With the broken branch (above), I performed a rebase from mainline (i.e. rebased on top of origin/develop). As expected, this rewrote history in the usual way and the ‘git merge’ command indicated 7e11 (on my development machine) as the fork point (as expected). The build (on the build box) from the rebased branch initially failed with gateway pollution - which obviously was now very unlikely given the rebase. Digging deeper, I went to the build-box, reran the ‘git merge’ command, got a totally different (older) commit as the ancestor, performed a ‘git fetch’ (on the build box) manually, and reran the build. This time, it worked - no pollution. Due to the rebase, I’ve now lost my environment for further testing.

I’m not sure if it was the rebase that helped resolve it, or the cleansing of the Jenkins workspace - combination of the two worked for me. It could be both, but I’m increasingly suspicious that the Jenkins workspace is somehow contributing. The solution could be as easy as 'when pollution occurs, delete the Jenkins workspace and rerun the build (because Jenkins is a bit loose about the git state, especially when you do repeated builds). I’ll try this next time.

Could you post the scanner logs with debug enabled when the ‘pollution’ of the branch happens?

Apologies on the size. Hopefully it has something useful. I am trying to get a smaller example

scanner.txt (2.4 MB)

Thanks. Looks like for that P/R the scanner found the target branch and was able to compute the files/lines that were changed compared to the target branch. Are the results for that P/R not what you expected? Unfortunately debug logging wasn’t enabled so it’s not showing the commit sha1 of the merge base between the P/R’s HEAD and the target branch.

What is the mechanism for enabling debug when running via maven?

It looks like ‘sonar-scanner’ wants -X or --debug, but those would get picked up by maven proper. The ‘SonarScanner for Maven’ page in the SonarQube docs is silent on debug.

Yes, -X is the way to do it with maven, even though you get debug logs from all other goals as well.

Problem popped up again allowing me to refine the work-around. Good News. I think the problem is resolved via forcing a ‘git fetch’ on the branch when Jenkins builds it.

What worked this time:

  • Problem occurred. A build died at the sonarqube quality gate.
  • I manually logged into build box, went to workspace for the affected build.
  • ran the ‘git merge …’ command - confirmed it indicated an old commitid
  • ran a ‘git fetch’ - saw a bunch of stuff come over
  • ran the ‘git merge …’ command - confirmed the commitid changed
  • restarted the build in Jenkins - this time it passed.
  • List item
  • Bottom line: the ‘git fetch’ resolves the issue (and I’ll just bake it into our build process)

The longer story, now that I’ve looked at it and my forehead is properly flattened…

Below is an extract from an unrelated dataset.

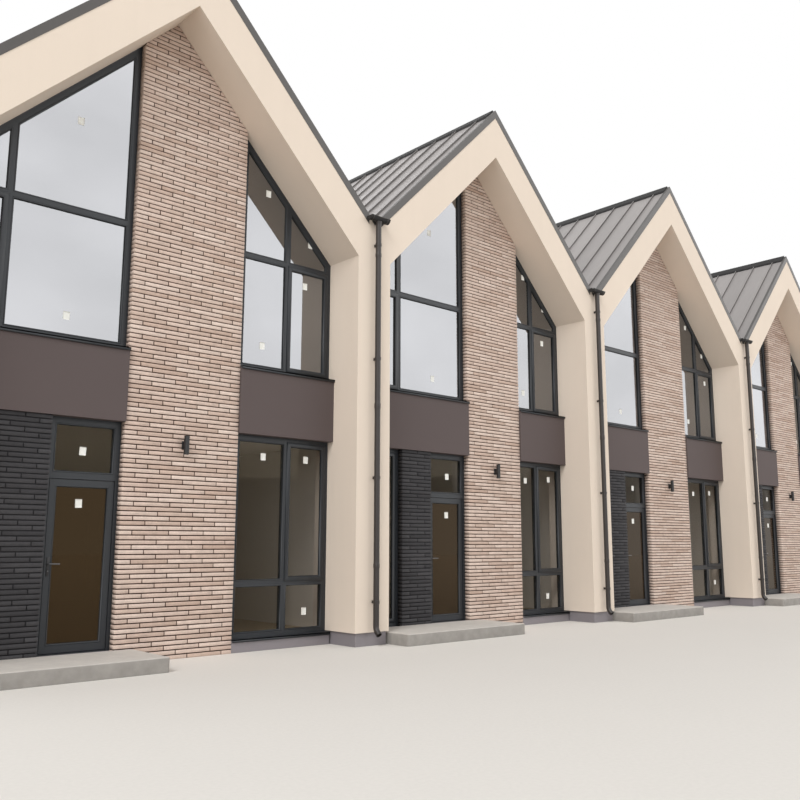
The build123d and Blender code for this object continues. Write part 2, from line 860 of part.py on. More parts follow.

  • We use Jenkins for our builds (specifically, multi-branch declarative pipeline). When the branch is first created (e.g. in Bitbucket), Jenkins spots it and clones it into a Jenkins workspace and does the first build. No real magic there.
  • As additional commits occur on the branch, webhooks (from Bitbucket to Jenkins) notify Jenkins that a new build needs to occur. I believe as part of this, Jenkins identifies the commitid of the new commit.
  • Jenkins attempts to be cleaver. It knows it already has a workspace (original clone), and it knows the commitid of the new commit that it needs to build. Apparently, it ‘cheats’ and simply drops the new code into the existing workspace but does not cause the “.git” information to change (i.e. it’s not fetching or pulling, it’s more of a raw update). The build is happy because all the files are precisely what they should be - they match the new commitId.
  • But sonar gets handed this lobotomized world. Sonar looks at the ‘.git’ info (which is not updated), calculates the ‘git merge…’ based on stale information, and goes sideways. Adding the ‘git fetch’ to the build (prior to sonar step) insures the ‘.git’ info is properly up to date.

I may not have this perfect, but should be close-enough. The ‘fetch’ is definitely the simple workaround.


Here’s the full details - affected branch is the OG-7522 one
Branch State:

OG-7522: Branch was originally created from 205cfcc. Here’s relevant piece of “Build #1” where it clones. This build passed and was working OK (no changes on the branch yet)

Later (Build #2), we built at commit 2577869. This build failed at the quality gate check. Here’s what the git-retrieval looks like:

Following the failure, I went into the build box, did the ‘git fetch’ (above). Prior to the fetch, the ‘git merge’ command shows 205cf. After the fetch, the ‘git merge’ shows ‘25778’. I then launched a build on Jenkins (Build #3) (also at commit 2577869). The git-retrieval is now:

All of this ‘git retrieval’ (entirety of the log) is coming from the ‘bbs_checkout’ plugin (for pipelines). We are not doing the git commands directly ourselves. I think the ‘bbs_checkout’ is largely identical to the Jenkins ‘git’ plugin (for pipelines)

All that said, I’m not sure what sonarqube (the company/tool) can do about it. Seems like the problem is some shortcuts(?) that jenkins and/or bitbucket has taken. Fix is easy - do a fetch before running sonarqube. (which, at best, is something that could be mentioned in the sonarqube documentation)

Feel free to resolve this ticket as closed :slight_smile:

1 Like

Thanks for the update.
I agree, unfortunately there isn’t much SonarQube can do, in its current architecture, if a reference to the target branch is not available in the clone for the scanner to read.